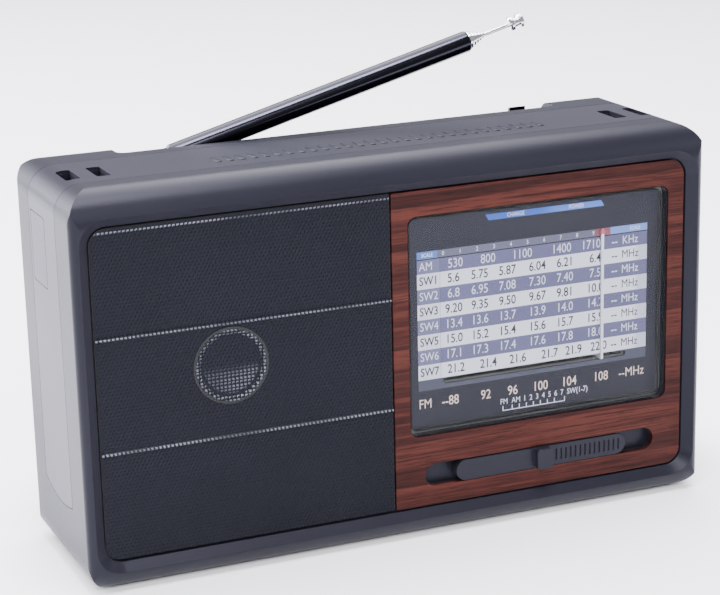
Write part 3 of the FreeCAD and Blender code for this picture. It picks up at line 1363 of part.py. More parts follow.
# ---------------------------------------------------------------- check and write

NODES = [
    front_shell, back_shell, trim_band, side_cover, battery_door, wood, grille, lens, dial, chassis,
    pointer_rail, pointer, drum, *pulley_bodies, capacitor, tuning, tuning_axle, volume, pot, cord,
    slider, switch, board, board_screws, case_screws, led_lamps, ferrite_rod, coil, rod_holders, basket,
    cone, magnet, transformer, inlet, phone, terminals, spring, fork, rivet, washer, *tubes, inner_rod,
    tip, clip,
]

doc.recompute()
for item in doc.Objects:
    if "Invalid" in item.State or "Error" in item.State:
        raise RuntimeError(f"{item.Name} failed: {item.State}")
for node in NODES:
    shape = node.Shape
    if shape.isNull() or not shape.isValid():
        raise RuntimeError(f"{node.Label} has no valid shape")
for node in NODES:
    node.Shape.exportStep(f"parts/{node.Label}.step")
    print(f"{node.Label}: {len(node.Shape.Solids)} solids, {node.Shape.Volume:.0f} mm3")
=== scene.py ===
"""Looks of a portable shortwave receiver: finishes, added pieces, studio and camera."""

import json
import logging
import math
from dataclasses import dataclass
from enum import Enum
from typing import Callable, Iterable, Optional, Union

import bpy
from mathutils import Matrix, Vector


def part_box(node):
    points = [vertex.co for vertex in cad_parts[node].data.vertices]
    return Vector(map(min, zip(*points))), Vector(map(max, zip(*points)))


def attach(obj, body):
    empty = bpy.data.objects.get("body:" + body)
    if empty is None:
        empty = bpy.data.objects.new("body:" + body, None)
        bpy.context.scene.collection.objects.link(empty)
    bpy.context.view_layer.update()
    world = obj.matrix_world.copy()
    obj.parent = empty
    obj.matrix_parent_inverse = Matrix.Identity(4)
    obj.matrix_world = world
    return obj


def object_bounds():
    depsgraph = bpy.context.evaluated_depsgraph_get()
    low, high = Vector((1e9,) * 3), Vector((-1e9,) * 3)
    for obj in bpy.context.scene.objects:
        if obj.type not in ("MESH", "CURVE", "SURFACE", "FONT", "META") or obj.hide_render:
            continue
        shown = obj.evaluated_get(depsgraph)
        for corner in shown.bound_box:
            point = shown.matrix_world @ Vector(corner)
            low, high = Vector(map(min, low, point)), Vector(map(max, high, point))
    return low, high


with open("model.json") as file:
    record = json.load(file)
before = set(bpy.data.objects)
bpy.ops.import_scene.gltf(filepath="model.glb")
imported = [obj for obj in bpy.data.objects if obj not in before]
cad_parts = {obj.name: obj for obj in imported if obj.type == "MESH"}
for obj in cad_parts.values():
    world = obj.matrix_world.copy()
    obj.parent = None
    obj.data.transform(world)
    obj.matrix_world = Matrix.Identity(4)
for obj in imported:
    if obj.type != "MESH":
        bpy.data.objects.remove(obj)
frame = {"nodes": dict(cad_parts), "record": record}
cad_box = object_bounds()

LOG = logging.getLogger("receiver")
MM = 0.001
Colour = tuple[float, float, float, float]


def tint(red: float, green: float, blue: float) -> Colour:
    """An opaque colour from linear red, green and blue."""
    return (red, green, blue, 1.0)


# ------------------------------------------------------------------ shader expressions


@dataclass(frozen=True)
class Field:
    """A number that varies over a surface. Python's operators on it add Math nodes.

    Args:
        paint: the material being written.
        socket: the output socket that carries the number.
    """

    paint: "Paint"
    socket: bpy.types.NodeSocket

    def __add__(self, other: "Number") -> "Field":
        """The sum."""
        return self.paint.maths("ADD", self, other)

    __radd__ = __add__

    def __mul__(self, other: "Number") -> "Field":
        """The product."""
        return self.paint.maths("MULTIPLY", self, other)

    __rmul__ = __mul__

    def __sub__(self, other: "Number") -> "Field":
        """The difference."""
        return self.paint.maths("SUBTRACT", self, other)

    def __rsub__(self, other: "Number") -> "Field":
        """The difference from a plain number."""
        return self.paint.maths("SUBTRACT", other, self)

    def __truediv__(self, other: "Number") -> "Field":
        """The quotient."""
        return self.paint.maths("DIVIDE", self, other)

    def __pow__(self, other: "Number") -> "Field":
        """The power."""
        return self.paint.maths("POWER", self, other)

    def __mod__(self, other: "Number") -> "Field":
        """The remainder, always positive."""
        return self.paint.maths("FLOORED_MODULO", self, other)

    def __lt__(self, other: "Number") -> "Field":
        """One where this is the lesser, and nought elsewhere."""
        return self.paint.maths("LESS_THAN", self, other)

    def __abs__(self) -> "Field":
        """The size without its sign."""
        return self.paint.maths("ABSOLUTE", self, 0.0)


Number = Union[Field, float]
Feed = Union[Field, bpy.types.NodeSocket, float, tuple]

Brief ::
Restate every line of the data word for word.

Task response ::
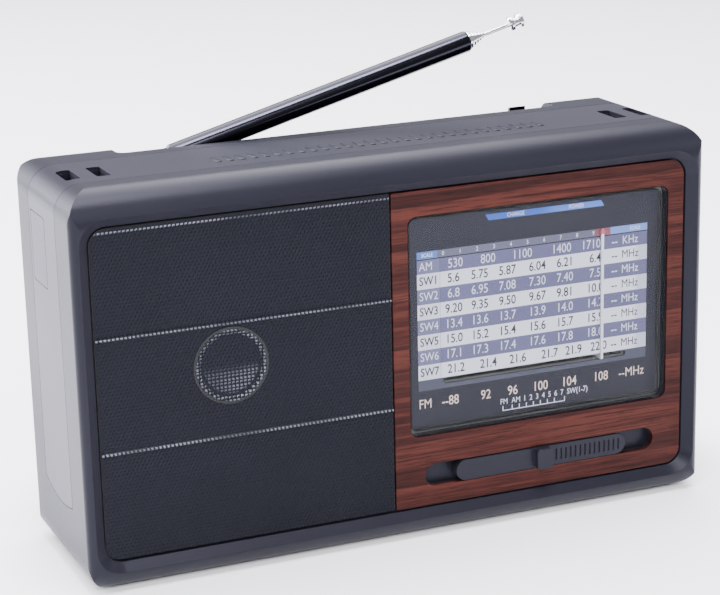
Write part 3 of the FreeCAD and Blender code for this picture. It picks up at line 1363 of part.py. More parts follow.
# ---------------------------------------------------------------- check and write

NODES = [
    front_shell, back_shell, trim_band, side_cover, battery_door, wood, grille, lens, dial, chassis,
    pointer_rail, pointer, drum, *pulley_bodies, capacitor, tuning, tuning_axle, volume, pot, cord,
    slider, switch, board, board_screws, case_screws, led_lamps, ferrite_rod, coil, rod_holders, basket,
    cone, magnet, transformer, inlet, phone, terminals, spring, fork, rivet, washer, *tubes, inner_rod,
    tip, clip,
]

doc.recompute()
for item in doc.Objects:
    if "Invalid" in item.State or "Error" in item.State:
        raise RuntimeError(f"{item.Name} failed: {item.State}")
for node in NODES:
    shape = node.Shape
    if shape.isNull() or not shape.isValid():
        raise RuntimeError(f"{node.Label} has no valid shape")
for node in NODES:
    node.Shape.exportStep(f"parts/{node.Label}.step")
    print(f"{node.Label}: {len(node.Shape.Solids)} solids, {node.Shape.Volume:.0f} mm3")
=== scene.py ===
"""Looks of a portable shortwave receiver: finishes, added pieces, studio and camera."""

import json
import logging
import math
from dataclasses import dataclass
from enum import Enum
from typing import Callable, Iterable, Optional, Union

import bpy
from mathutils import Matrix, Vector


def part_box(node):
    points = [vertex.co for vertex in cad_parts[node].data.vertices]
    return Vector(map(min, zip(*points))), Vector(map(max, zip(*points)))


def attach(obj, body):
    empty = bpy.data.objects.get("body:" + body)
    if empty is None:
        empty = bpy.data.objects.new("body:" + body, None)
        bpy.context.scene.collection.objects.link(empty)
    bpy.context.view_layer.update()
    world = obj.matrix_world.copy()
    obj.parent = empty
    obj.matrix_parent_inverse = Matrix.Identity(4)
    obj.matrix_world = world
    return obj


def object_bounds():
    depsgraph = bpy.context.evaluated_depsgraph_get()
    low, high = Vector((1e9,) * 3), Vector((-1e9,) * 3)
    for obj in bpy.context.scene.objects:
        if obj.type not in ("MESH", "CURVE", "SURFACE", "FONT", "META") or obj.hide_render:
            continue
        shown = obj.evaluated_get(depsgraph)
        for corner in shown.bound_box:
            point = shown.matrix_world @ Vector(corner)
            low, high = Vector(map(min, low, point)), Vector(map(max, high, point))
    return low, high


with open("model.json") as file:
    record = json.load(file)
before = set(bpy.data.objects)
bpy.ops.import_scene.gltf(filepath="model.glb")
imported = [obj for obj in bpy.data.objects if obj not in before]
cad_parts = {obj.name: obj for obj in imported if obj.type == "MESH"}
for obj in cad_parts.values():
    world = obj.matrix_world.copy()
    obj.parent = None
    obj.data.transform(world)
    obj.matrix_world = Matrix.Identity(4)
for obj in imported:
    if obj.type != "MESH":
        bpy.data.objects.remove(obj)
frame = {"nodes": dict(cad_parts), "record": record}
cad_box = object_bounds()

LOG = logging.getLogger("receiver")
MM = 0.001
Colour = tuple[float, float, float, float]


def tint(red: float, green: float, blue: float) -> Colour:
    """An opaque colour from linear red, green and blue."""
    return (red, green, blue, 1.0)


# ------------------------------------------------------------------ shader expressions


@dataclass(frozen=True)
class Field:
    """A number that varies over a surface. Python's operators on it add Math nodes.

    Args:
        paint: the material being written.
        socket: the output socket that carries the number.
    """

    paint: "Paint"
    socket: bpy.types.NodeSocket

    def __add__(self, other: "Number") -> "Field":
        """The sum."""
        return self.paint.maths("ADD", self, other)

    __radd__ = __add__

    def __mul__(self, other: "Number") -> "Field":
        """The product."""
        return self.paint.maths("MULTIPLY", self, other)

    __rmul__ = __mul__

    def __sub__(self, other: "Number") -> "Field":
        """The difference."""
        return self.paint.maths("SUBTRACT", self, other)

    def __rsub__(self, other: "Number") -> "Field":
        """The difference from a plain number."""
        return self.paint.maths("SUBTRACT", other, self)

    def __truediv__(self, other: "Number") -> "Field":
        """The quotient."""
        return self.paint.maths("DIVIDE", self, other)

    def __pow__(self, other: "Number") -> "Field":
        """The power."""
        return self.paint.maths("POWER", self, other)

    def __mod__(self, other: "Number") -> "Field":
        """The remainder, always positive."""
        return self.paint.maths("FLOORED_MODULO", self, other)

    def __lt__(self, other: "Number") -> "Field":
        """One where this is the lesser, and nought elsewhere."""
        return self.paint.maths("LESS_THAN", self, other)

    def __abs__(self) -> "Field":
        """The size without its sign."""
        return self.paint.maths("ABSOLUTE", self, 0.0)


Number = Union[Field, float]
Feed = Union[Field, bpy.types.NodeSocket, float, tuple]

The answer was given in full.